Creeks, no matter the size, are havens of discovery.

Fish, frogs, turtles, dragonflies, water striders, herons and crawdads are only the beginning. Children of all ages enjoy using a dip net to catch a few water critters to observe. Placed gently in a white tub or other container and viewed with a handheld magnifying glass, water beetles, snails and minnows provide hours of endless learning and fascination. After a few minutes of observation, remember to release aquatic creatures back into their watery home.

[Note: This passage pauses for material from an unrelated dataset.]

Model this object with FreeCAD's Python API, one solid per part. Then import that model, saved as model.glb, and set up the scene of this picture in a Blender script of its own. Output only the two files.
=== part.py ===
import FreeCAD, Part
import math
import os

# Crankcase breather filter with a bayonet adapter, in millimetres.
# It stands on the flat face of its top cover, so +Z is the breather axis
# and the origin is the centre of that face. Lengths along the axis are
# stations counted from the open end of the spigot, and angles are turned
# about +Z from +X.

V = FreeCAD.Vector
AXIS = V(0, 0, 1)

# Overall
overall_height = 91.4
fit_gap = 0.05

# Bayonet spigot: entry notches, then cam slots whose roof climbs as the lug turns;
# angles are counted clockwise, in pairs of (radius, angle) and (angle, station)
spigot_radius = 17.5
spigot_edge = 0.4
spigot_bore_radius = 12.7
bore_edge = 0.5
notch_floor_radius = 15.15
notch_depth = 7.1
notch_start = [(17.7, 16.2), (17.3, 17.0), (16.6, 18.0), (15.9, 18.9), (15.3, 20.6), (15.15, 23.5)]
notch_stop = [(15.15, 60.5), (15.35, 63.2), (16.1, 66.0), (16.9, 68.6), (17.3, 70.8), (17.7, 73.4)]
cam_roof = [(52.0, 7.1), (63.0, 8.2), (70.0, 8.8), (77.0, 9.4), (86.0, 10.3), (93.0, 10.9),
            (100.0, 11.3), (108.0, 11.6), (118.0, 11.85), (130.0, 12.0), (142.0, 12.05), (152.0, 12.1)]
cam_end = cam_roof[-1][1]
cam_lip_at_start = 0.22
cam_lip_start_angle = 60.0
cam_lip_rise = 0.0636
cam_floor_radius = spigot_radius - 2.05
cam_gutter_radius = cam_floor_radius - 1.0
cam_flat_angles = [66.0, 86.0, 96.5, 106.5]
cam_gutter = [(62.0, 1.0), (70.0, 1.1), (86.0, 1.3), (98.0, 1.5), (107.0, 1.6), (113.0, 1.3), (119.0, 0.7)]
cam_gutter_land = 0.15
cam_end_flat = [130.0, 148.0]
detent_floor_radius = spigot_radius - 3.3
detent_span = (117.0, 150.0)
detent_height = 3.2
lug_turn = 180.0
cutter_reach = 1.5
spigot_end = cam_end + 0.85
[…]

No water, no problem! Even a dry streambed can be a discovery destination. With millions of rocks in a multitude of colors, shapes and sizes, most youngsters claim a few favorites. The possibility of finding a fossil or two makes it a perfect pastime. If a fossil is discovered, most want to know more about the life of the featured plant or animal from eons ago.

This Center’s for You

If your little naturalist needs to know more, check out your nearest conservation nature center for some answers. It is a great way to spend an hour or a day. Missouri has several conservation nature centers and conservation areas statewide. Regardless of where you live in Missouri, there is a nature center not too far from your home. Each site has its own unique mix of naturalist-led programs, live native animals, hiking trails and accessible site features.

Conservation nature centers provide information on Missouri’s fish, forests and wildlife.

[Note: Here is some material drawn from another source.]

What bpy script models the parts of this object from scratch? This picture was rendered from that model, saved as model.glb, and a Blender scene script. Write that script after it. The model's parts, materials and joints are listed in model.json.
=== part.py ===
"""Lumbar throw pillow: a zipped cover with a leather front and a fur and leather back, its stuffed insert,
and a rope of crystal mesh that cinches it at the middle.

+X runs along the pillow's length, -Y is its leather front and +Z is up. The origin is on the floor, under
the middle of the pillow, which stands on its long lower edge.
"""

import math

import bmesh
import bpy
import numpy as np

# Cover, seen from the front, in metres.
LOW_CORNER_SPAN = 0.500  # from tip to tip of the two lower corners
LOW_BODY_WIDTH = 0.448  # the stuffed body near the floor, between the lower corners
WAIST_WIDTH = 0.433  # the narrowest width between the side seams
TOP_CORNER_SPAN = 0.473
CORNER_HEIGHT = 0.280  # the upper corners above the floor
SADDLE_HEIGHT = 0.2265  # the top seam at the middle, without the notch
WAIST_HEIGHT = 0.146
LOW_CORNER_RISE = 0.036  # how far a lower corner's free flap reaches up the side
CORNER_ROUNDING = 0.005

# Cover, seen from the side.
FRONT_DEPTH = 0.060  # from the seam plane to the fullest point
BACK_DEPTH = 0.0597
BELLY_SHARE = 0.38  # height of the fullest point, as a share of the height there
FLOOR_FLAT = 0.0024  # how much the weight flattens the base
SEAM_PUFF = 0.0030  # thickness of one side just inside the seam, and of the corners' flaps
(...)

At your local center you can find out more about your backyard discoveries—fossils, bugs, bats and more. A day trip to a center near you allows your entire family the opportunity to explore more of Missouri’s wild side in a safe environment.

Nature center staff can get you started with information about upcoming free programs to help your family learn more about the outdoors. (You can also find these on our website at Topics such as animal tracks, backyard bird feeding, native gardening and nature-themed scavenger hunts await you. Conservation topics such as archery, angling and trapping may appeal to your children as they grow.

Keep it Simple and Safe

No matter your destination, remember to keep it simple and make safety a priority. Watch out for things such as poison ivy, insect bites and sunburn. Keep a first aid kit with you for those unexpected scrapes and stings.

If your discoveries include streams, ponds or lakes, observe water conditions and wear life jackets. While hiking, be sure to stay on designated trails, and don’t forget to take along plenty of water and your little explorer’s favorite snacks. Even though your child is full of energy, remember to take frequent breaks. Young children can tire easily on an outing. In winter, dress in layers for comfort and to prevent hypothermia.

Planning ahead makes a big difference. Simple outings lead to big fun for everyone. So get out and head for your family’s next close-to-home discovery destination and enjoy Missouri outdoors.